Een charmante debuutplaat, een hitje en een doortocht op Pukkelpop: voor Kate Nash ging de weg naar populariteit over rozen. In de uitverkochte Orangerie moet Kate Nash dan ook bewijzen dat ze haar succes niet enkel aan een sterke marketingcampagne te danken heeft.
Net als Lily Allen — overigens een hevige fan — werd Kate Nash ontdekt via MySpace, al was dat bij Nash vooral een toevalstreffer: ze begon liedjes te schrijven toen ze met een gebroken been in bed lag. Dat dit haar levensvreugde niet kon bederven, horen we op Made Of Bricks: een zonnig popalbum dat echter niet geheel overtuigend was.

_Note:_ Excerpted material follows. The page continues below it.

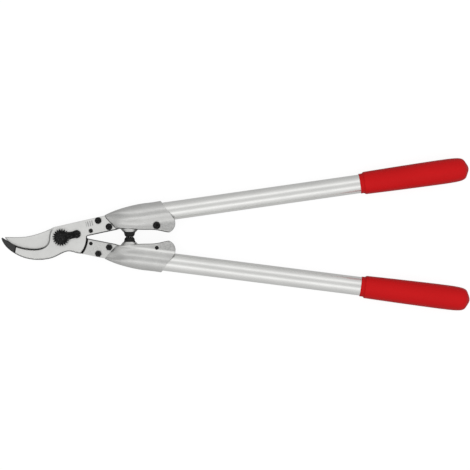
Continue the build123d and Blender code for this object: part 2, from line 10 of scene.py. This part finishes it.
import bmesh
import bpy
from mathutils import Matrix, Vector


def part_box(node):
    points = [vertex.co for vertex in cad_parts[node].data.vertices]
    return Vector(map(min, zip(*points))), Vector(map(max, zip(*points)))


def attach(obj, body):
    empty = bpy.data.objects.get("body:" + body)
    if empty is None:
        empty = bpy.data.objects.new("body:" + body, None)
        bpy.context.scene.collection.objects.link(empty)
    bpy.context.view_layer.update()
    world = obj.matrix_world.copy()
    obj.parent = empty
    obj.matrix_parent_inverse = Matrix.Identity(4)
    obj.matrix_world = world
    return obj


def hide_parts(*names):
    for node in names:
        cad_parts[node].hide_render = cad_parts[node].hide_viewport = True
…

Dat Kate Nash veel in haar mars heeft, valt nochtans niet te ontkennen: haar talent als geloofwaardige en eerlijke tekstenschrijfster blinkt uit op songs als “Birds”, “Foundations” en “We Get On”. Made Of Bricks werd echter gehaast uitgebracht toen “Foundations” populair werd, dus veel gelegenheid om te rijpen kreeg Kate Nash niet. Ook nadien werd haar niet veel groeitijd gegund, iets dat ook bleek tijdens dit concert.
Sneeuwuilen, een gans, witte rozen en een broekpakje dat in een vorig leven nog discobal was: een optreden van Kate Nash krijgt, net als de cover van Made Of Bricks, een moderne sprookjesstijl mee. Het twintigjarige zangeresje ziet haar jeugdigheid duidelijk als troef, maar vanavond zal ook het tegendeel blijken.
Met het vervelend haastige “Mariella” en het flauwe “Shit Song” neemt Kate Nash een valse start: schuifelend achter de koninklijk versierde piano lijkt ze vooral een onzeker meisje. Ook het spannende “Skeleton Song” lijdt hieronder: de schalkse, openhartige Kate Nash is nergens te bespeuren.
Ook wanneer Kate Nash haar akoestische gitaar ter hand neemt, blijft ze terughoudend: haar rustigere werk — “Birds” (“Het mooiste liedje ever!” volgens een aanwezige bakvis), het delicate “Nicest Thing” en het bedaarde “Dickhead” — passeert als een vluchtige lentewind.
“We Get On”, een swingende song over eenrichtingsliefde, en hoogtepunt “Mouthwash” laten een diepere indruk na: Kate Nash lijkt even boven haar verlegenheid uit te groeien en weet het publiek op te zwepen. Ook het frisse “Foundations” wordt vrolijk gebracht en warm onthaald. Na amper een halfuurtje wordt het optreden afgerond met “Pumpkin Soup”, een onstuimig dansliedje, als laatste bisnummer.
Een wankel optreden dus, net als het wispelturige Made Of Bricks. Maar zelfs een wisselvallig album kan op een podium geweldig lijken als er een performer is om het als dusdanig te verkopen. Zo weet Lily Allen, met ook slechts één matig album op haar naam, van elk concert een feest te maken. En Nash’ verlegenheid mag dan nog innemend zijn, ze kon het gebrek aan een boeiende setlist moeilijk compenseren. Met wat meer maturiteit op zak heeft Kate Nash ongetwijfeld meer te bieden.